Marsch zu den Kammerspielen unter Umgehung der dichtesten Christinklmarkt-Menschenansammlungen. Gespielt wurde gestern Amerika / Der Verschollene “nach dem Romanfragment von Franz Kafka in einer Fassung von Charlotte Sprenger und Olivia Ebert”, 2 Stunden 40 Minuten mit einer Pause, ich wappnete mich für Durchhalten.

Auf einer dinklen Theaterbühne steht in einem Lichtkegel ein schwarzer Fügel, links daneben ein Schauspieler im Kostüm der Freiheitsstatue

Leider konnte ich mit dem Bühnengeschehen nichts anfangen. Ein wenig wurde die Geschichte von Karl Roßmann erzählt, das halt fragmentarisch expressionistisch, jaja: fremde Umgebung, amerikanischer Erfolgsgedanke, ausbeuterische Arbeitsverhältnisse. Doch was war daran Kafka? Inhalte werden schon seit Jahren nicht-realistisch auf die Bühne gebracht, sondern mit grotesken, absurden Erzählmitteln, in grellbunten Schlaglichtern. Kafkas literarische Weltsicht ist längst die Basis aller Inszenierungen.

Wie immer sehenswert: Die Schauspielerinnen und Schauspieler, allen voran Katharina Marie Schubert in der Hauptrolle, die sensationell wandelbare Jelena Kuljić, Philipp Plessmann als Freiheitsstatue und am Piano, Maren Solty und Johanna Kappauf sehe ich immer gern.
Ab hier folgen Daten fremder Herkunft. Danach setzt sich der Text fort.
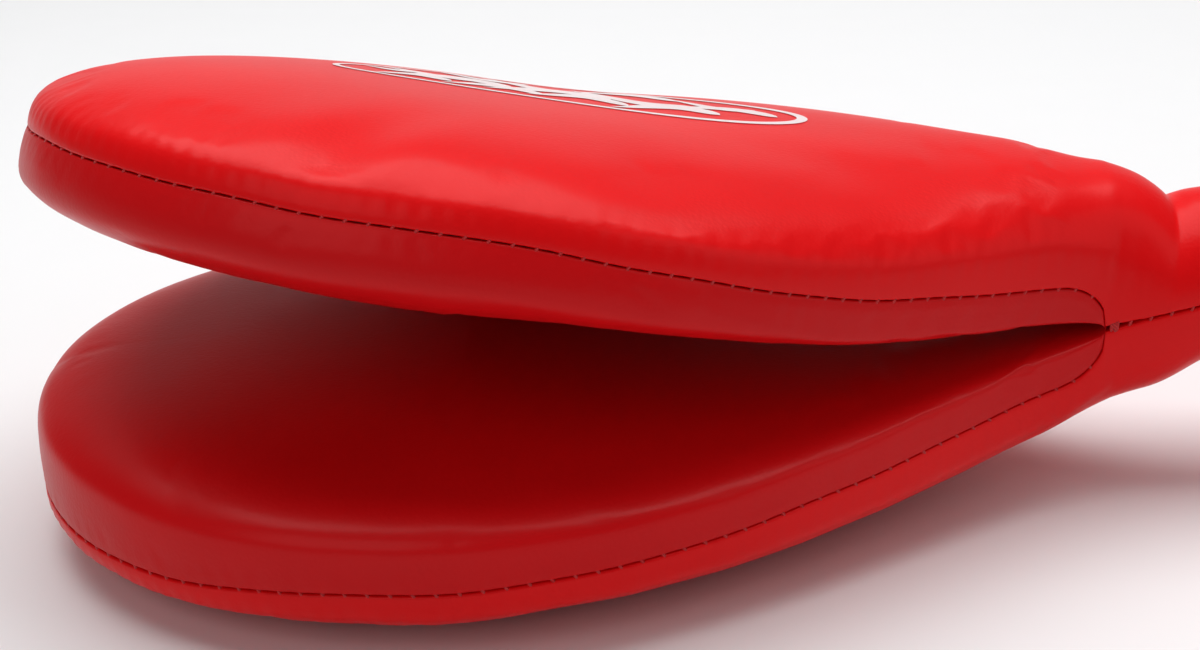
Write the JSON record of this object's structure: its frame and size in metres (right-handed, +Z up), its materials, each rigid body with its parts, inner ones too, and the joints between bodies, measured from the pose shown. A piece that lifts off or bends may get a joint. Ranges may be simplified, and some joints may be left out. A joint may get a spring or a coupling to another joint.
{
  "type": "double kick paddle",
  "caption": "Hand-held martial arts target with twin padded teardrop leaves that flex on one padded round grip, with a webbing wrist loop at the butt.",
  "frame": {"origin": "on the floor, at the middle of the flat that the lower leaf rests on", "axes": "+X along the object from the leaf tips towards the butt of the handle, +Y across the leaves, +Z up"},
  "size_m": [0.4096, 0.1893, 0.1129],
  "materials": {
    "red_leather": "glossy synthetic leather, fine grain",
    "red_leather_inner": "glossy synthetic leather, fine grain",
    "red_thread": "bonded polyester thread",
    "dense_foam": "closed-cell EVA foam, matt",
    "soft_foam": "PE foam, matt",
    "stiffener_plastic": "polypropylene sheet",
    "rivet_steel": "zinc plated",
    "white_ink": "screen-printed ink",
    "black_webbing": "woven elastic webbing"
  },
  "bodies": {
    "lower_leaf": {"lower_strike_cover": "red_leather", "lower_inner_cover": "red_leather_inner", "lower_strike_foam": "dense_foam", "lower_inner_foam": "soft_foam", "lower_stiffener": "stiffener_plastic", "lower_root_foam": "dense_foam", "lower_edge_thread": "red_thread"},
    "handle": {"handle_core": "stiffener_plastic", "upper_tongue": "stiffener_plastic", "lower_tongue": "stiffener_plastic", "core_rivets": "rivet_steel", "neck_foam": "dense_foam", "grip_foam": "dense_foam", "grip_cover_upper": "red_leather", "grip_cover_lower": "red_leather", "grip_thread_near": "red_thread", "grip_thread_far": "red_thread", "crotch_tacks": "red_thread", "butt_plug": "stiffener_plastic", "butt_disc": "red_leather", "butt_thread": "red_thread", "loop_tab": "black_webbing"},
    "upper_leaf": {"upper_strike_cover": "red_leather", "upper_inner_cover": "red_leather_inner", "upper_strike_foam": "dense_foam", "upper_inner_foam": "soft_foam", "upper_stiffener": "stiffener_plastic", "upper_root_foam": "dense_foam", "upper_edge_thread": "red_thread", "upper_face_print": "white_ink"},
    "wrist_loop": {"wrist_loop": "black_webbing", "loop_tack": "red_thread"}
  },
  "joints": [
    {"name": "lower_leaf_flex", "type": "hinge", "parent": "lower_leaf", "child": "handle", "pos_m": [0.15226, 0, 0.03085], "axis": [0, 1, 0], "range_deg": [-1, 20], "stiffness_Nm_per_rad": 8},
    {"name": "upper_leaf_flex", "type": "hinge", "parent": "handle", "child": "upper_leaf", "pos_m": [0.1519, 0, 0.05681], "axis": [0, 1, 0], "range_deg": [-1, 30], "stiffness_Nm_per_rad": 6},
    {"name": "wrist_loop_swing", "type": "hinge", "parent": "handle", "child": "wrist_loop", "pos_m": [0.29527, 0, 0.07046], "axis": [0, 1, 0], "range_deg": [-75, 0]}
  ]
}
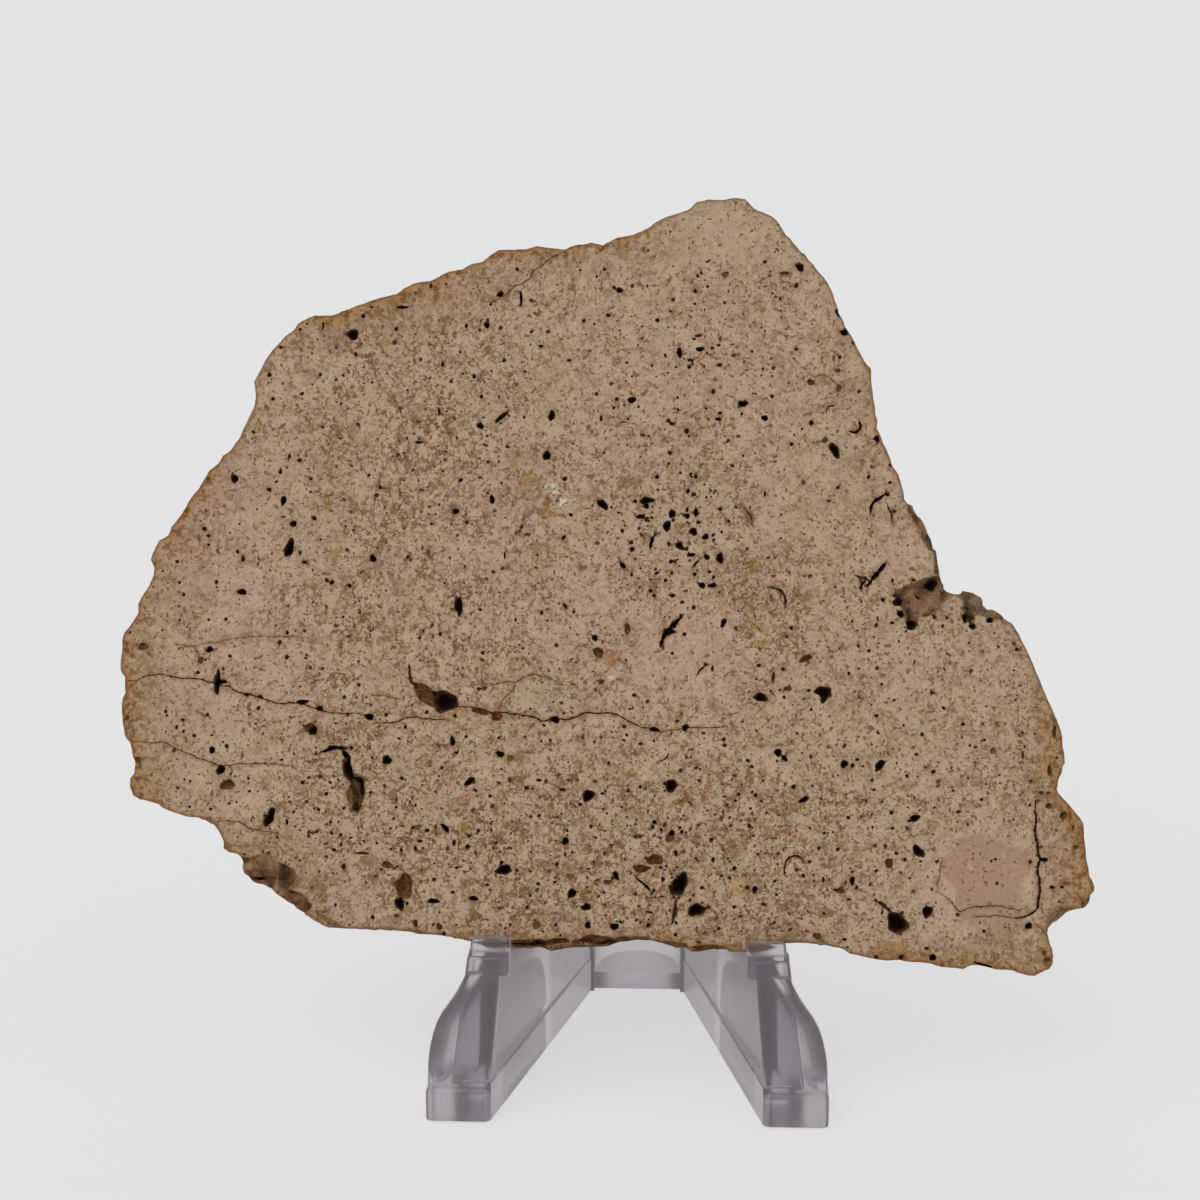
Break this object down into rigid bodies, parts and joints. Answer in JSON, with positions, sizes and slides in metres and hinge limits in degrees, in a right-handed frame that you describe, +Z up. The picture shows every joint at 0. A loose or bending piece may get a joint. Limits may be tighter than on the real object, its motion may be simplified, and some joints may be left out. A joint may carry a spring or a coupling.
{
  "type": "suevite specimen slab on a display stand",
  "caption": "Sawn slab of pitted suevite rock leaning on a small clear moulded easel, for a shelf or a cabinet.",
  "frame": {"origin": "middle of the bounding box of the slab and its easel, on the surface that the easel stands on", "axes": "+X to the right along the slab's length, +Y from the sawn front face to the back of the easel, +Z up"},
  "size_m": [0.1068, 0.0488, 0.0965],
  "materials": {
    "suevite": "matte sawn face with open dark pits and a weathered brown rim",
    "clear_plastic": "clear glossy moulded plastic with a faint grey-violet tint"
  },
  "bodies": {
    "root": {"suevite_slab": "suevite", "display_stand": "clear_plastic"}
  },
  "joints": []
}
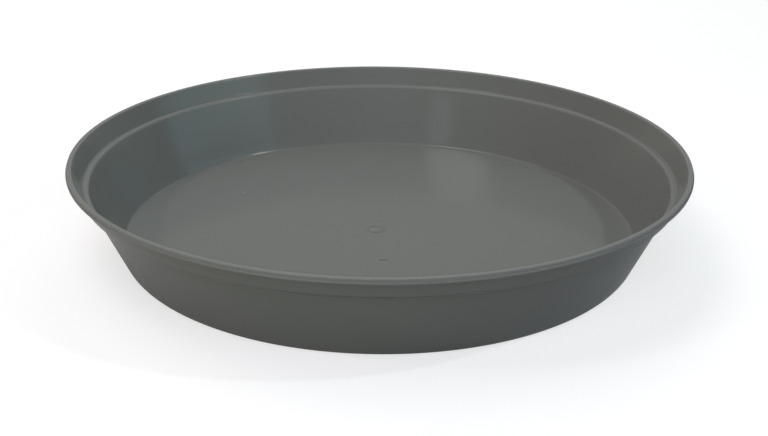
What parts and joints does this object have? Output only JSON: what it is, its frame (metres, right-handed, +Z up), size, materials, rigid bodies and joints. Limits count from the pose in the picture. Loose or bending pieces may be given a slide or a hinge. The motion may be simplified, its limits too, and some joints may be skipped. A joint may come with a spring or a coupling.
{
  "type": "plant saucer",
  "caption": "Round moulded plastic saucer that stands under a plant pot and catches water, with a leaning wall, a stepped band and a turned-out lip.",
  "frame": {"origin": "centre of the foot ring, on the ground that the saucer stands on", "axes": "+Z up along the saucer's axis; the saucer is round, and its gate mark and two small ejector marks lie towards -Y"},
  "size_m": [0.34, 0.34, 0.0522],
  "materials": {
    "polypropylene": "moulded mid-grey polypropylene, semi-matt, with a soft sheen"
  },
  "bodies": {
    "root": {"saucer": "polypropylene"}
  },
  "joints": []
}
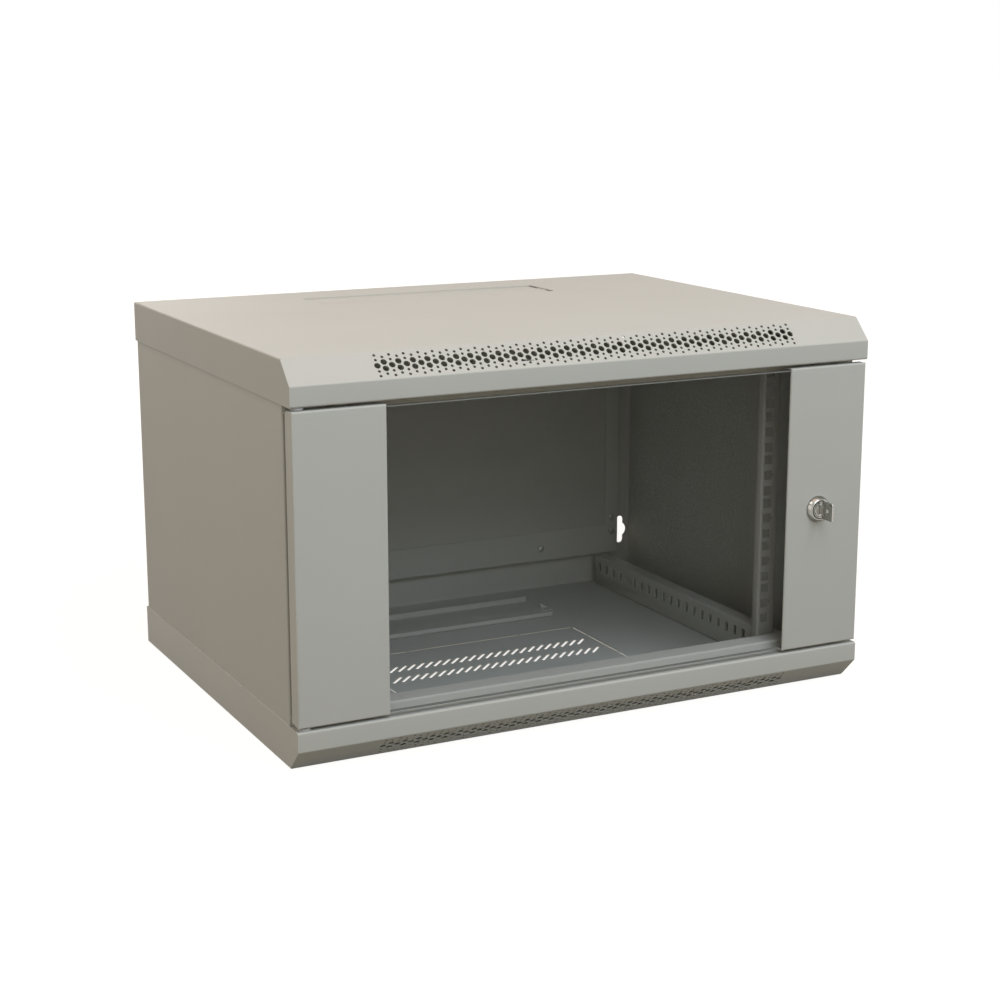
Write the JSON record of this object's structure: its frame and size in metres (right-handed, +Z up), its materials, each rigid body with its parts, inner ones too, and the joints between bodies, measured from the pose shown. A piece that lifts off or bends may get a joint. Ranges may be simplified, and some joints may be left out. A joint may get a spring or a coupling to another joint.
{
  "type": "wall mount network cabinet",
  "caption": "Wall-mounted steel cabinet for 19-inch equipment with a hinged glass door, cam lock, vented chamfered covers, rack rails and cable entries.",
  "frame": {"origin": "middle of the base, on the underside of the bottom cover", "axes": "+X to the right as seen from the front, +Y to the rear, where the wall is, +Z up; the door faces -Y"},
  "size_m": [0.6, 0.4765, 0.368],
  "materials": {
    "paint": "light grey powder coat, satin",
    "glass": "clear toughened glass",
    "zinc": "zinc plated",
    "chrome": "satin nickel",
    "rubber": "matt",
    "nylon": "matt",
    "tape": "foam tape"
  },
  "bodies": {
    "cabinet": {"bottom_cover": "paint", "cable_entry_tray_bottom": "paint", "cable_entry_tray_top": "paint", "depth_rail_bottom_left": "paint", "depth_rail_bottom_right": "paint", "depth_rail_top_left": "paint", "depth_rail_top_right": "paint", "door_bumpers": "rubber", "front_sill_bottom": "paint", "front_sill_top": "paint", "hinge_bush_lower": "nylon", "hinge_bush_upper": "nylon", "left_side_panel": "paint", "rack_rail_left": "paint", "rack_rail_nuts": "zinc", "rack_rail_right": "paint", "rack_rail_screws": "zinc", "rear_frame": "paint", "rear_panel": "paint", "right_side_panel": "paint", "top_cover": "paint"},
    "door": {"door_lock_strip": "paint", "door_hinge_strip": "paint", "door_glass": "glass", "glass_tape_left": "tape", "glass_tape_right": "tape", "hinge_bracket_lower": "zinc", "hinge_bracket_upper": "zinc", "hinge_pin_lower": "zinc", "hinge_spring": "zinc", "lock_housing": "chrome", "lock_nut": "zinc"},
    "upper_pin": {"hinge_pin_upper": "zinc"},
    "lock_cylinder": {"lock_plug": "chrome", "lock_cam": "zinc", "lock_cam_screw": "zinc"},
    "key": {"key": "chrome"}
  },
  "joints": [
    {"name": "door_hinge", "type": "hinge", "parent": "cabinet", "child": "door", "pos_m": [-0.291, -0.217, 0.184], "axis": [0, 0, -1], "range_deg": [0, 180]},
    {"name": "upper_pin_slide", "type": "slide", "parent": "door", "child": "upper_pin", "axis": [0, 0, -1], "range_m": [0, 0.008], "stiffness_N_per_m": 500, "springref_m": -0.01, "deforming": ["hinge_spring"]},
    {"name": "lock_turn", "type": "hinge", "parent": "door", "child": "lock_cylinder", "pos_m": [0.247, -0.225, 0.184], "axis": [0, 1, 0], "range_deg": [0, 90]},
    {"name": "key_withdrawal", "type": "slide", "parent": "lock_cylinder", "child": "key", "axis": [0, -1, 0], "range_m": [0, 0.022]}
  ]
}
Lustige, kreative Kostüme und Perücken gab es auch (Aleksandra Pavlović), aber das reicht nicht für einen so langen Theaterabend. Abschließend trat Maren Solty an die Bühne und las einen Appell gegen die Streichungen im Münchner Kultur-Etat vor, forderte zum Unterzeichnen eines offenen Briefs auf.

Der Zuschauerraum war anfangs nicht mal zur Hälfte gefüllt, nach der Pause nur noch zu einem Drittel – was mir immer ungemein für die Truppe auf der Bühne leid tut (weswegen es sehr viel mehr braucht als eine Inszenierung, die an mir vorbeigeht, um mich zum Aufgeben zu bringen).

Zackiger Marsch durch die dunkle Innenstadt mit überraschend viel Unterwegs-Volk, damit ich nicht allzu spät ins Bett kam.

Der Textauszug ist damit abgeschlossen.